Just how different is Alouettes’ Harris from Elks’ Harris though?
– Harris EDM (first number) vs. MTL (second number)
– Yards In Air: 9.57 vs. 9.92
– COMP %: 68.2 vs. 67.7
– Accuracy Grade: 66.0 vs. 66.4
– Production grade : 53.8 vs. 55.4
I wrote back when Montreal treaded for Harris that it would take a meeting in the middle of football minds to make this marriage — no matter how temporary — work. Harris has agreed to expand his depth of target, while head coach Khari Jones seems to have adapted some Harris concepts. Mission accomplished.
The result is Harris having a slightly lower completion percentage as is normal with a deeper depth of target, but an improved accuracy grade and significantly better production grade on passing plays, despite learning the mannerisms and skill set of his new receivers on the fly.
The difference between Vernon Adams Jr.’s Als attack on the quarterback centric second-and-long down is startling as well. On snaps of second-and-seven or more yards, Montreal has called 100 per cent passes for Harris. Why? His ability to avoid interceptions, maximize scoring opportunities and limit sacks while maintaining a high conversion rate have built immediate trust.
With Vernon Adams Jr.
– 90% called passes (90/100)
– 9 sacks (10.0%)
– 32 conversions (35.5%)
– 3 touchdowns (3.3%)
w/ Trevor Harris
– 100% called passes (43/43)
– 2 sacks (4.6%)
– 15 conversions (34.8%)
– 4 touchdowns (9.3%)
If Jeremiah Masoli can take a page from Montreal Harris’ playbook, protecting the football and eliminating unnecessary risks while still finding ways to challenge Montreal’s aggressive secondary down the field, Hamilton should be able to put up enough points to advance. That would earn them meaningful revenge for a late game home loss to Montreal earlier this season when Masoli was extremely effective under 10-yards downfield.
Calgary vs. Saskatchewan
In the Western Semi-Final it’s all about the deep ball. Unfortunately for Riders’ QB Cody Fajardo, this has been a persistent discussion all year long. It’s one that was created by Fajardo himself following a loss to Calgary in which he explained the frustration of not being able to complete the game-changing deep target. Here’s a look at 2021 completions to get a sense for just how different the success rate is between Fajardo and his counterpart in red, Bo Levi Mitchell.

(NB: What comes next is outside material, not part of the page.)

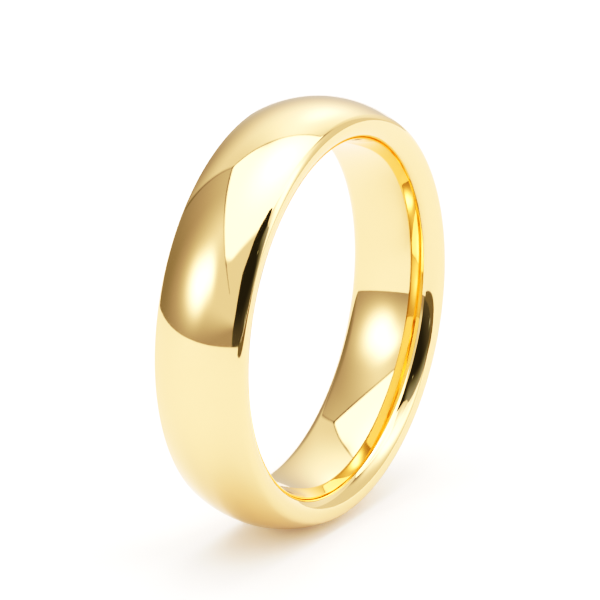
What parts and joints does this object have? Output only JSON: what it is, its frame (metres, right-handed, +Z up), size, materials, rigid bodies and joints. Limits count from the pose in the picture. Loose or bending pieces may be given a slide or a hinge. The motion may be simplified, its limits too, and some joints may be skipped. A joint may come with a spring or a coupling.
{
  "type": "wedding band",
  "caption": "Plain polished yellow gold wedding band with a domed outside and a rounded comfort-fit bore.",
  "frame": {"origin": "centre of the finger bore, midway between the two side faces", "axes": "+Y along the finger bore, out of the rear side face; +Z up, with the band standing on its edge; +X completes a right-handed set"},
  "size_m": [0.0216, 0.005, 0.0216],
  "materials": {
    "polished_gold": "mirror polished yellow gold",
    "core_alloy": "drawn, unpolished"
  },
  "bodies": {
    "root": {"band_core": "core_alloy", "gold_layer": "polished_gold"}
  },
  "joints": []
}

When Fajardo does go deep, it would be shocking for Duke Williams not to be waiting on the other end. Duke is targeted at an average depth of 15.9 yards right now for the Riders; that’s 7.5 yards deeper than any other Saskatchewan receiver!
On pass attempts of 30-plus yards in the air, Fajardo is 3/34 (8.8 per cent) to anyone not named Duke Williams. Duke has as many catches (three) of 30-plous YIA as the rest of the team, despite playing in just four games. At three catches on six targets of 30-plus yards, Duke is catching 50 per cent of the deep shots. Perhaps all that 50/50 talk that led to his signing was spot on, but can one man create a deep threat or will Shaq Evans, Kian Schaffer-Baker and Brayden Lenius have to step up in the biggest moment of the year?
Against Calgary in three games, Fajardo is 1-12 with two interceptions on passes of 20-plus yards in the air, but most concerning for me is that he has barely targeted the middle of the field (only twice) between the numbers and beyond 20-yards. All of this against a secondary with a CFL-low six interceptions which makes you wonder: What is Fajardo scared of in that secondary? Does he not have enough time to process the middle of the field, or is the challenge an internal struggle?
For Calgary the name of the game, is Begelton.
When leading the CFL in receiving yards (1,444) in 2019, Begelton was catching 70 per cent of his targets. In two games, he has hauled in just 9-19 passes (47.1 per cent), but the fact he’s averaged almost at 10targets per game should tell all you prop bettors out there just how much Calgary plans to emphasize No. 86.
One true game breaking aspect of this matchup could be Fajardo’s legs and offensive coordinator Jason Maas’ willingness to employ them as a weapon. In 2021 Fajardo has 65 runs, 32 of which were scrambles, while the other 33 were called. It doesn’t get more balanced and varied than that. Those 65 runs don’t include his 22 sneaks on short yardage and goal line this season, all of which have resulted in either a first down or touchdown.
Deep balls, quarterback scrambles, evolving styles of play after a change of scenery and a quarterback trying to get a home Grey Cup the tough way. It’s all on the table Sunday for us to enjoy the theatre of playoff CFL football.